La ley que en la década de 1880 establece la enseñanza, laica, gratuita y obligatoria a nivel primario, apunta no sólo a generar recursos humanos alfabetizados aptos para los nacientes desafíos laborales, también tiene que ver con la necesidad de la dirigencia del país, de contar con una población más homogénea desde el punto de vista cultural. Ésta necesidad apunta a la integración de la fuerte inmigración europea, pero también a diluir la vieja cultura criolla anterior a la llamada Organización Nacional; opuesta a la europeización a ultranza y además, fuertemente politizada, como lo demuestra el accionar de las montoneras hasta entrada la década de 1870, conducidas por los caudillos que levantaban banderas federales y de integración latinoamericana.
Pero la república aristocrática sustentada en el modelo liberal agroexportador, tuvo el inconveniente – para su proyecto – que la Argentina no se llenó de europeos nórdicos y educados, sino de meridionales que por lo general venían de las regiones más pobres y atrasadas de una Europa que no podía controlar los efectos sociales de su desarrollo industrial caótico y descontrolado, basado en la superexplotación de la mano de obra y la obtención de materias primas baratas o gratuitas en las colonias.
Vinieron los más necesitados y los perseguidos políticos; muchos de los que estaban bien se quedaron en su tierra. La organización gremial, las protestas y las reivindicaciones sociales, toman cuerpo con esos inmigrantes que entonces pasan a ser demonizados por el poder. Se los trata de “chusma”, “maximalistas” y “apátridas.” Una vez eliminado el gaucho como sujeto histórico, el nuevo enemigo de las clases dirigentes es la masa inmigrante; pobre y para colmo en muchos casos, subversiva. Entonces idealizan a un gaucho que ya no existe y lo adornan con todas las virtudes que le negaron cuando era un actor social de carne y hueso.
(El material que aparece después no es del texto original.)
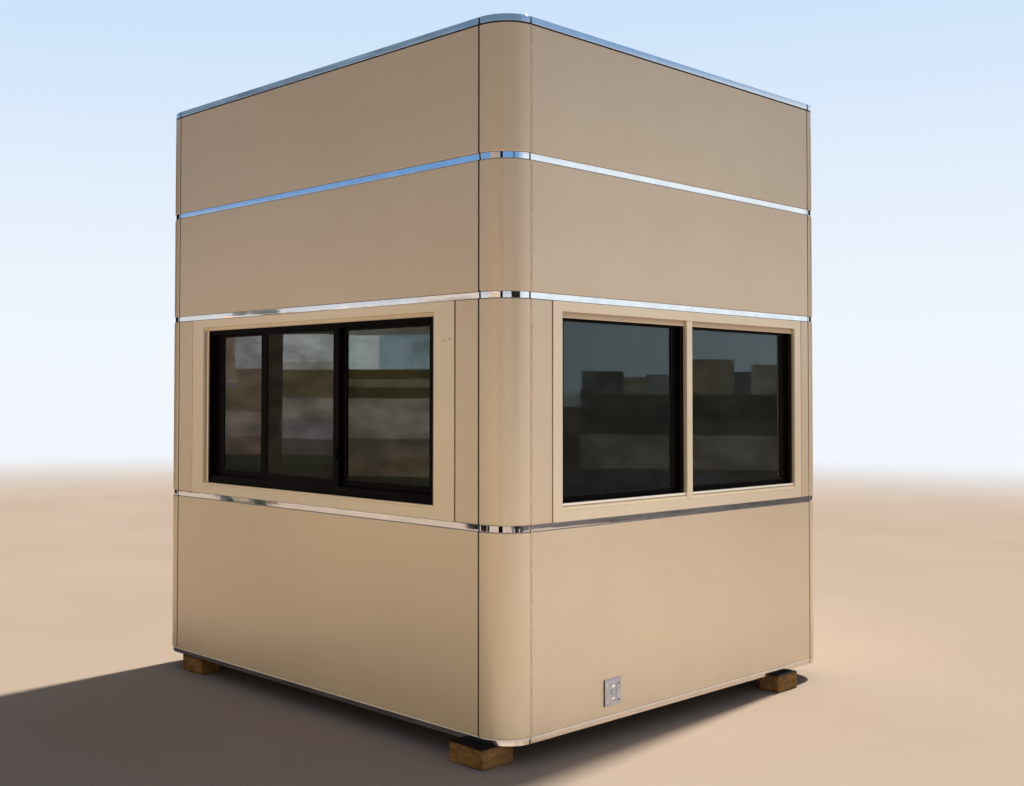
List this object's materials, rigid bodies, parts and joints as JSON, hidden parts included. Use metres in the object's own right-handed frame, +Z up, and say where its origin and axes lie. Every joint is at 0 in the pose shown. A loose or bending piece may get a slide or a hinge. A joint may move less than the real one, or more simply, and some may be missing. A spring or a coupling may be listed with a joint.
{
  "type": "security guard booth",
  "caption": "Square guard booth with rounded corners, metal tray cladding between polished strips, sliding windows, a door and foot blocks.",
  "frame": {"origin": "ground level under the middle of the booth's plan", "axes": "+Z up, -Y the front with the wide sliding window, +X the right side with the two-pane window"},
  "size_m": [2.776, 2.83, 3.24],
  "materials": {
    "cladding": "satin metallic beige coated aluminium tray",
    "window_trim": "satin cream-beige coated aluminium section",
    "polished_steel": "mirror polished stainless strip",
    "black_frame": "black powder coated aluminium section",
    "tinted_glass": "dark tinted glass",
    "wall_board": "dark grey-brown lining on an insulated wall panel",
    "frame_steel": "dark grey primed steel section",
    "floor_board": "sealed plywood deck",
    "roof_sheet": "pale coated roof sheet",
    "door_paint": "satin beige coated door leaf",
    "handle_steel": "brushed stainless lever set",
    "plate_metal": "grey brushed metal outlet plate",
    "block": "rough weathered timber block"
  },
  "bodies": {
    "root": {"back_cladding": "cladding", "back_left_corner_panels": "cladding", "back_right_corner_panels": "cladding", "back_wall_piers": "wall_board", "back_wall_upper": "wall_board", "base_joists": "frame_steel", "base_rails": "frame_steel", "base_trim": "polished_steel", "ceiling": "wall_board", "coping": "polished_steel", "corner_posts": "frame_steel", "door_frame": "window_trim", "door_handle": "handle_steel", "door_leaf": "door_paint", "floor_deck": "floor_board", "foot_blocks": "block", "front_cladding": "cladding", "front_left_corner_panels": "cladding", "front_right_corner_panels": "cladding", "front_wall_lower": "wall_board", "front_wall_piers": "wall_board", "front_wall_upper": "wall_board", "front_window_frame": "black_frame", "front_window_glass": "tinted_glass", "front_window_sashes": "black_frame", "front_window_surround": "window_trim", "head_strip": "polished_steel", "left_cladding": "cladding", "left_wall_lower": "wall_board", "left_wall_piers": "wall_board", "left_wall_upper": "wall_board", "left_window_glass": "tinted_glass", "left_window_sashes": "black_frame", "left_window_surround": "window_trim", "outlet_plate": "plate_metal", "right_cladding": "cladding", "right_wall_lower": "wall_board", "right_wall_piers": "wall_board", "right_wall_upper": "wall_board", "right_window_glass": "tinted_glass", "right_window_sashes": "black_frame", "right_window_surround": "window_trim", "roof_deck": "roof_sheet", "sill_strip": "polished_steel", "upper_strip": "polished_steel"}
  },
  "joints": []
}
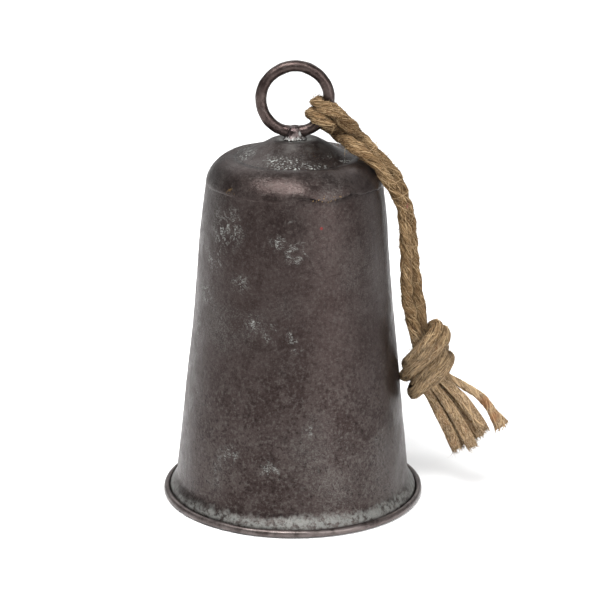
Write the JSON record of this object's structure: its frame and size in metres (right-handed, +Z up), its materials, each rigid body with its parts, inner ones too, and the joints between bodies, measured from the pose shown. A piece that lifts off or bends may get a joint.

Ya comenzado el siglo XX, la Argentina es un país profundamente escindido cultural y socialmente. Los mejores ejemplos son los palacios de la Avenida Alvear en contraposición a los miles de conventillos sin luz ni agua. O el festejo del Centenario con estado de sitio, millares de presos y represión. Pese al discurso oficial de progreso indefinido pregonado por “el granero del mundo”, en el que las masas debían cumplir su papel con subordinación y trabajo, en la ancha faja proletaria se incuban ideas de cambio social y formas de organización que irán consolidando otra cultura; los clubes, sociedades de fomento y bibliotecas serán en buena medida las herramientas. Pero la llegada de la radio y el cine, marcan el comienzo de la era de la comunicación masiva; de la cultura de masas. Si bien la prensa gráfica era muy leída, los medios audiovisuales permiten el acceso a otros contenidos de toda la sociedad; incluyendo los analfabetos que eran muchos. Es la era de la sociedad de masas; la Primera Guerra Mundial derriba el mito del progreso indefinido y paralelamente, las muchedumbres anónimas irrumpen en la Historia acompañando propuestas políticas radicalizadas; como el bolcheviquismo en Rusia, el fascismo en Italia y más tarde, el nacional socialismo en Alemania.
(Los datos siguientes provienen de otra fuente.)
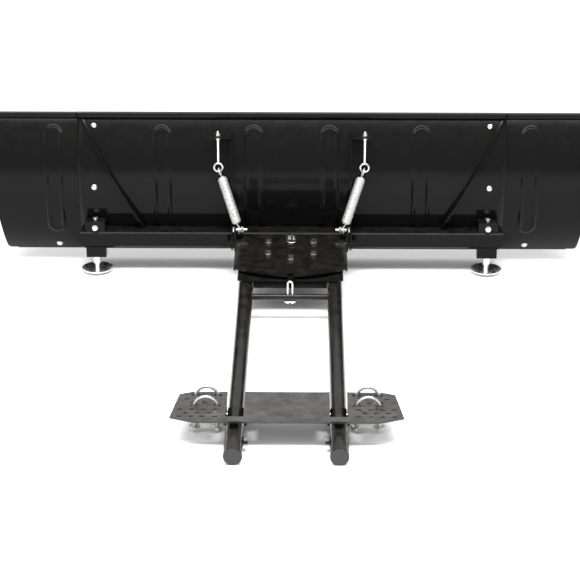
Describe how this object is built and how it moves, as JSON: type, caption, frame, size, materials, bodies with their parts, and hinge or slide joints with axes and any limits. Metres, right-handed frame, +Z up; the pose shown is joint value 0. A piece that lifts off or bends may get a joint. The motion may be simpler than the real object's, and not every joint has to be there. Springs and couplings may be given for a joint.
{
  "type": "atv plow blade",
  "caption": "Small-vehicle snow plow: ribbed curved blade with flared end panels and skid feet on a swivel, push tubes and a slotted clamp-on mount plate.",
  "frame": {"origin": "floor point under the middle of the plow's bounding box", "axes": "+Z up, +Y the way the plow is pushed, +X to the plow's right seen from behind"},
  "size_m": [1.52, 1.1422, 0.402],
  "materials": {
    "blade_black": "gloss black paint",
    "mount_black": "gloss black powder coat",
    "tube_black": "gloss black powder coat",
    "wear_steel": "black painted flat bar",
    "zinc": "bright zinc plate",
    "galvanised": "zinc plated pressed steel",
    "spring_steel": "bright zinc plated wire",
    "cap_plastic": "matt black"
  },
  "bodies": {
    "mount": {"mount_plate": "mount_black", "hanger_ears": "blade_black", "hanger_pins": "zinc", "hanger_clips": "zinc", "u_bolts": "zinc", "u_bolt_nuts": "zinc"},
    "push_frame": {"push_tube_left": "tube_black", "push_tube_right": "tube_black", "rear_sleeve_left": "tube_black", "rear_sleeve_right": "tube_black", "end_caps": "cap_plastic", "sleeve_screws": "tube_black", "cross_plate": "blade_black", "cross_plate_lip": "blade_black", "thrust_collar": "blade_black", "index_pad": "blade_black", "cross_bar": "tube_black", "lift_loop": "zinc", "lift_loop_saddle": "zinc", "lift_loop_nuts": "zinc"},
    "swivel": {"swivel_plate": "blade_black", "swivel_rails": "blade_black", "swivel_doubler": "blade_black", "swivel_bolts": "zinc", "swivel_ear_left": "blade_black", "swivel_ear_right": "blade_black", "spring_bolts": "zinc", "swivel_nuts": "zinc", "trip_bolts": "blade_black"},
    "king_pin": {"king_pin": "zinc"},
    "king_pin_ring": {"king_pin_ring": "zinc"},
    "blade": {"moldboard": "blade_black", "bottom_channel": "blade_black", "blade_bolts": "zinc", "eye_nuts": "zinc", "foot_clamp_bolts": "zinc", "wing_left": "blade_black", "wear_bar_left": "wear_steel", "gusset_left": "blade_black", "rib_plate_left": "blade_black", "foot_socket_left": "blade_black", "eye_bolt_left": "zinc", "wing_right": "blade_black", "wear_bar_right": "wear_steel", "gusset_right": "blade_black", "rib_plate_right": "blade_black", "foot_socket_right": "blade_black", "eye_bolt_right": "zinc"},
    "foot_left": {"skid_foot_left": "galvanised", "foot_washers_left": "galvanised", "foot_clip_left": "blade_black"},
    "spring_left": {"spring_coil_left": "spring_steel", "spring_loop_left": "spring_steel"},
    "hook_left": {"spring_hook_left": "spring_steel"},
    "foot_right": {"skid_foot_right": "galvanised", "foot_washers_right": "galvanised", "foot_clip_right": "blade_black"},
    "spring_right": {"spring_coil_right": "spring_steel", "spring_loop_right": "spring_steel"},
    "hook_right": {"spring_hook_right": "spring_steel"}
  },
  "joints": [
    {"name": "lift", "type": "hinge", "parent": "mount", "child": "push_frame", "pos_m": [0, -0.4038, 0.02876], "axis": [1, 0, 0], "range_deg": [0, 30]},
    {"name": "angle", "type": "hinge", "parent": "push_frame", "child": "swivel", "pos_m": [0, 0.41817, 0.11194], "axis": [0, -0.0597, 0.9982], "range_deg": [-25, 25]},
    {"name": "trip", "type": "hinge", "parent": "swivel", "child": "blade", "pos_m": [0, 0.4262, 0.092], "axis": [-1, 0, 0], "range_deg": [0, 30], "stiffness_Nm_per_rad": 40, "springref_deg": -40.11},
    {"name": "king_pin_pull", "type": "slide", "parent": "swivel", "child": "king_pin", "axis": [0, -0.0597, 0.9982], "range_m": [0, 0.045]},
    {"name": "king_pin_ring_swing", "type": "hinge", "parent": "king_pin", "child": "king_pin_ring", "pos_m": [0.0015, 0.39783, 0.11704], "axis": [-1, 0, 0], "range_deg": [0, 100]},
    {"name": "spring_turn_left", "type": "hinge", "parent": "swivel", "child": "spring_left", "pos_m": [-0.129, 0.4262, 0.13], "axis": [-0.9472, -0.1445, -0.2864], "range_deg": [0, 34.26]},
    {"name": "spring_stretch_left", "type": "slide", "parent": "spring_left", "child": "hook_left", "axis": [-0.3143, 0.2404, 0.9184], "range_m": [0, 0.01032], "deforming": ["spring_coil_left"]},
    {"name": "foot_slide_left", "type": "slide", "parent": "blade", "child": "foot_left", "axis": [0, 0, 1], "range_m": [-0.0025, 0]},
    {"name": "spring_turn_right", "type": "hinge", "parent": "swivel", "child": "spring_right", "pos_m": [0.129, 0.4262, 0.13], "axis": [-0.9472, 0.1445, 0.2864], "range_deg": [0, 34.26]},
    {"name": "spring_stretch_right", "type": "slide", "parent": "spring_right", "child": "hook_right", "axis": [0.3143, 0.2404, 0.9184], "range_m": [0, 0.01032], "deforming": ["spring_coil_right"]},
    {"name": "foot_slide_right", "type": "slide", "parent": "blade", "child": "foot_right", "axis": [0, 0, 1], "range_m": [-0.0025, 0]}
  ],
  "couplings": [
    {"joint": "spring_turn_left", "follows": "trip", "ratio": 1.1402},
    {"joint": "spring_stretch_left", "follows": "trip", "m_per_rad": 0.019327},
    {"joint": "spring_turn_right", "follows": "trip", "ratio": 1.1402},
    {"joint": "spring_stretch_right", "follows": "trip", "m_per_rad": 0.019327}
  ]
}
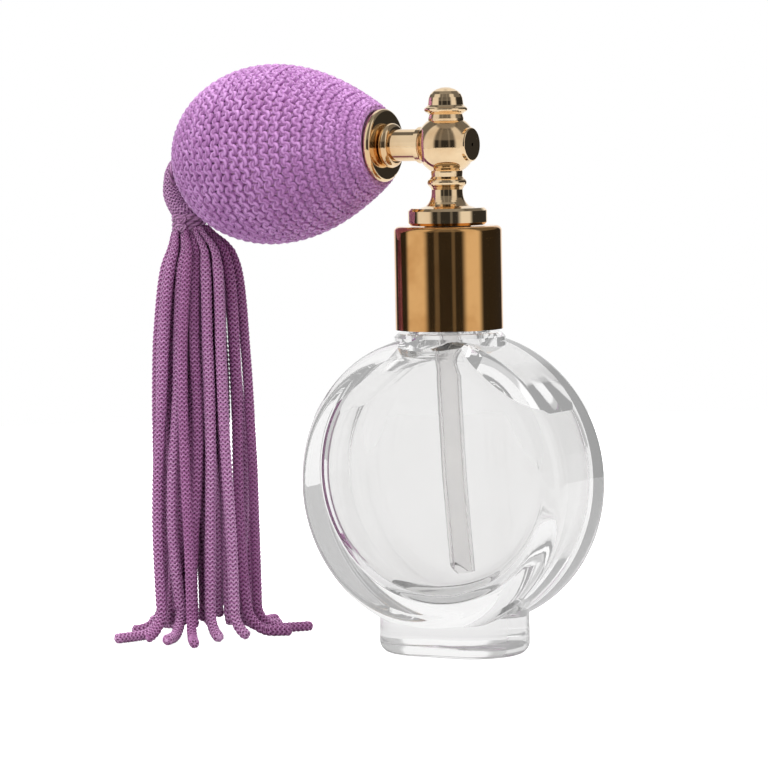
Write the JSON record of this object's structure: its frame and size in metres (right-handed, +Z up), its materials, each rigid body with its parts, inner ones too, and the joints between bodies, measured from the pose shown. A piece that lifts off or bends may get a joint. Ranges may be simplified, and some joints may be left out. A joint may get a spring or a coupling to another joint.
{
  "type": "perfume bottle",
  "caption": "Round flat glass perfume bottle with a screw-on ball spray head, a side arm, a knitted squeeze bulb and a hanging cord tassel.",
  "frame": {"origin": "centre of the foot's underside, on the bottle's axis", "axes": "+Z up along the neck and spray head, +X from the squeeze bulb to the nozzle, +Y to the left of a viewer who looks along +X"},
  "size_m": [0.0748, 0.0268, 0.0869],
  "materials": {
    "clear_glass": "clear, polished",
    "pale_gold": "polished pale rose gold plating",
    "amber_gold": "polished amber gold plating",
    "white_plastic": "moulded, satin",
    "tube_plastic": "milky translucent",
    "seal_rubber": "smooth",
    "bulb_rubber": "matt mauve",
    "nickel": "plain nickel plate",
    "ball_steel": "polished",
    "lilac_knit": "knitted lilac yarn",
    "tassel_yarn": "knitted chain cords, purple"
  },
  "bodies": {
    "bottle": {"glass_bottle": "clear_glass"},
    "stem": {"stem_core": "white_plastic", "swivel_seal": "seal_rubber", "neck_gasket": "white_plastic", "dip_tube": "tube_plastic"},
    "collar": {"ferrule": "amber_gold", "threaded_insert": "white_plastic"},
    "head": {"swivel_seat": "white_plastic", "spray_head": "pale_gold", "finial": "pale_gold", "nozzle_tip": "pale_gold", "mixing_plug": "white_plastic", "air_arm": "pale_gold", "arm_ring": "pale_gold", "flange_plate": "pale_gold", "bulb_nipple": "nickel", "outlet_seat": "white_plastic", "rubber_bulb": "bulb_rubber", "knit_cover": "lilac_knit"},
    "outlet_check": {"outlet_ball": "ball_steel"},
    "bulb_tail": {"inlet_valve": "nickel", "inlet_cage": "white_plastic", "tail_eye": "nickel"},
    "inlet_check": {"inlet_ball": "ball_steel"},
    "loop": {"tassel_loop": "tassel_yarn"},
    "tassel": {"tassel_head": "tassel_yarn", "tassel_tie": "tassel_yarn", "tassel_skirt": "tassel_yarn"}
  },
  "joints": [
    {"name": "head_lift", "type": "slide", "parent": "bottle", "child": "stem", "axis": [0, 0, 1], "range_m": [0, 0.0042]},
    {"name": "collar_turn", "type": "hinge", "parent": "stem", "child": "collar", "pos_m": [0, 0, 0.055], "axis": [0, 0, 1], "range_deg": [0, 540]},
    {"name": "head_swivel", "type": "hinge", "parent": "stem", "child": "head", "pos_m": [0, 0, 0.0625], "axis": [0, 0, 1], "continuous": true},
    {"name": "outlet_check_lift", "type": "slide", "parent": "head", "child": "outlet_check", "axis": [1, 0, 0], "range_m": [0, 0.0007]},
    {"name": "bulb_squeeze", "type": "slide", "parent": "head", "child": "bulb_tail", "axis": [0.9981, 0, 0.061], "range_m": [0, 0.01], "stiffness_N_per_m": 600, "deforming": ["rubber_bulb", "knit_cover"]},
    {"name": "inlet_check_lift", "type": "slide", "parent": "bulb_tail", "child": "inlet_check", "axis": [0.9981, 0, 0.061], "range_m": [0, 0.0006]},
    {"name": "tassel_sway", "type": "hinge", "parent": "bulb_tail", "child": "loop", "pos_m": [-0.04673, 0, 0.07243], "axis": [1, 0, 0], "range_deg": [-30, 30]},
    {"name": "tassel_swing", "type": "hinge", "parent": "loop", "child": "tassel", "pos_m": [-0.04673, 0, 0.06843], "axis": [0, 1, 0], "range_deg": [0, 45]}
  ],
  "couplings": [
    {"joint": "collar_turn", "follows": "head_lift", "rad_per_m": 2244}
  ]
}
Comienzan las industrias culturales como La Meca del cine de Hollywood, cuyos estereotipos se extendieron por décadas; revistas como Selecciones del Reader’s Digest desparramaban mensualmente, millones de ejemplares por el mundo, fortaleciendo esa visión del mundo “occidental y cristiano” pleno de posibilidades y libertad. El nazismo llevó los recursos de la cultura de masas uniformada, hasta sus límites. Con un discurso único y un lenguaje ritual deslumbrante, nada escapaba al encuadre de la visión “aria” de la sociedad y la cultura. Ese modelo quedó sepultado por las ruinas de Berlín y los millones de muertos de la Segunda Guerra Mundial. Paradójicamente, en la Argentina la expansión del consumo y la inclusión social de millones de personas en la década de 1940 permitieron una fuerte llegada de la industria cultural a esa población que estaba excluida; cine, muchas revistas y sobre todo la radio, marcaron la década anterior a la llegada de la televisión, uniformando gustos y tendencias como la moda; ejemplarizada en las caricaturas del dibujante Divito, cuyos personajes crearon una moda en la indumentaria.
La industria cultural define gustos e instala ideologías más allá de las coyunturas políticas, porque ese fenómeno de identificación colectiva es incorporado en forma inconsciente, porque el consumidor se siente tranquilizado a partir de la pertenencia a un sector y la aprobación que su actitud de tomar un objeto cultural determinado provoca en el resto de la colectividad; más allá de la satisfacción intrínseca que genera la posesión de ese objeto; así se trate de un libro, un disco, o un programa televisivo.
La cultura de masas es un hecho históricamente irreversible. Si con la televisión registró un avance superlativo, con la revolución cibernética registrada a partir de 1990 y las proyecciones insospechadas de las redes sociales que inundan de información segundo a segundo a los millones de internautas y sus núcleos de amigos y familiares, la cultura de masas en el siglo XXI se encuentra en plena transición hacia un horizonte insospechado en una asombrada sociedad líquida.